4. Experimental Results

The paper evaluates ReCouPLe on two benchmarks: ManiSkill (visuomotor control with confounded visual cues) and Meta-World (multi-task manipulation).

RQ1: Robustness Against Causal Confusion (ManiSkill)

Setup: Tasks where object size (causal) is perfectly correlated with object color (distractor) during training. At test time, colors are swapped (OOD).
Results:
- Standard baselines (BT-Multi) suffered massive performance drops (e.g., reward accuracy dropped from ~0.98 to ~0.54) when colors were swapped, as they relied on color.
- ReCouPLe-EC maintained high accuracy (~0.82–0.94) on OOD tasks by isolating the "size" feature via the rationale "the cube is larger."
- Policy Performance: Policies trained with ReCouPLe rewards achieved significantly higher success rates in OOD environments compared to baselines.
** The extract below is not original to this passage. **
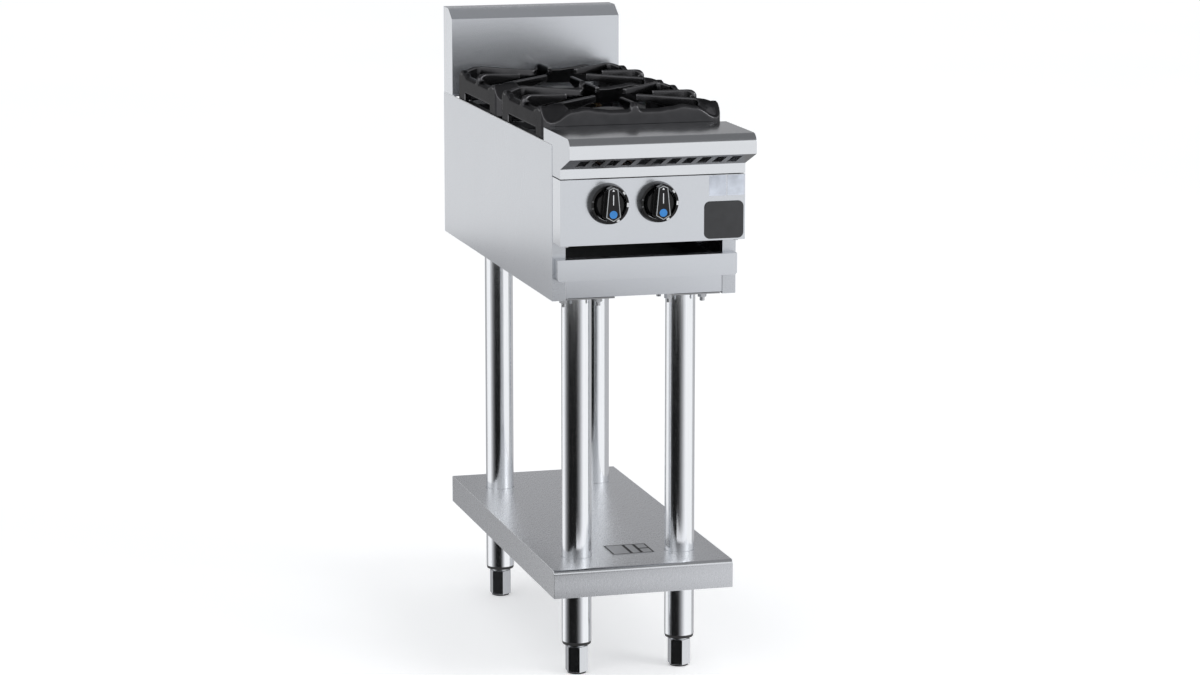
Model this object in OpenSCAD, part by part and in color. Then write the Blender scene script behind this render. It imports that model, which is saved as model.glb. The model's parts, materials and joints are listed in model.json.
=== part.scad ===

RQ2: Task Transfer (Meta-World)

Setup: Training on three tasks (Push, Push-Wall, Pick-Place-Wall) and testing on a novel, held-out task (Pick-Place).
Results:
- ReCouPLe variants outperformed baselines in predicting preferences for the novel task (e.g., 0.663 vs 0.547 for Pick-Place).
- Policy Learning: ReCouPLe enabled successful zero-shot transfer of policies to the novel task without additional preference queries, whereas baselines failed to generalize.

Additional Findings

Visual Robustness: In image-based tasks with background color confounders, ReCouPLe-IC achieved 0.793–0.900 accuracy on OOD tasks, while baselines collapsed to ~0.1–0.2.
Label Efficiency: The method is robust even when rationales are provided for only 25% of preference pairs, outperforming baselines that lack rationales entirely.
Linguistic Diversity: The model generalizes across paraphrased reasons (synonyms, passive voice), proving it learns semantic causality rather than memorizing specific text strings.

5. Significance

Solving the "Shortcut" Problem: ReCouPLe directly addresses the fundamental limitation of PbRL where agents learn shortcuts (spurious correlations) due to insufficient information in binary feedback.
Bridging Language and Control: It provides a principled mechanism to integrate natural language reasoning into low-level control reward learning, moving beyond simple instruction following to causal understanding.
Efficiency and Scalability: By enabling zero-shot transfer and requiring fewer preference queries (due to the causal signal being stronger), ReCouPLe offers a more data-efficient path to deploying robust agents in real-world scenarios where distribution shifts are inevitable.
Practical Impact: The framework is lightweight, does not require fine-tuning large language models, and can be applied to existing preference datasets by simply appending rationales.

In conclusion, ReCouPLe represents a significant step forward in making reward learning robust to distribution shifts by explicitly grounding preferences in causal explanations provided by natural language.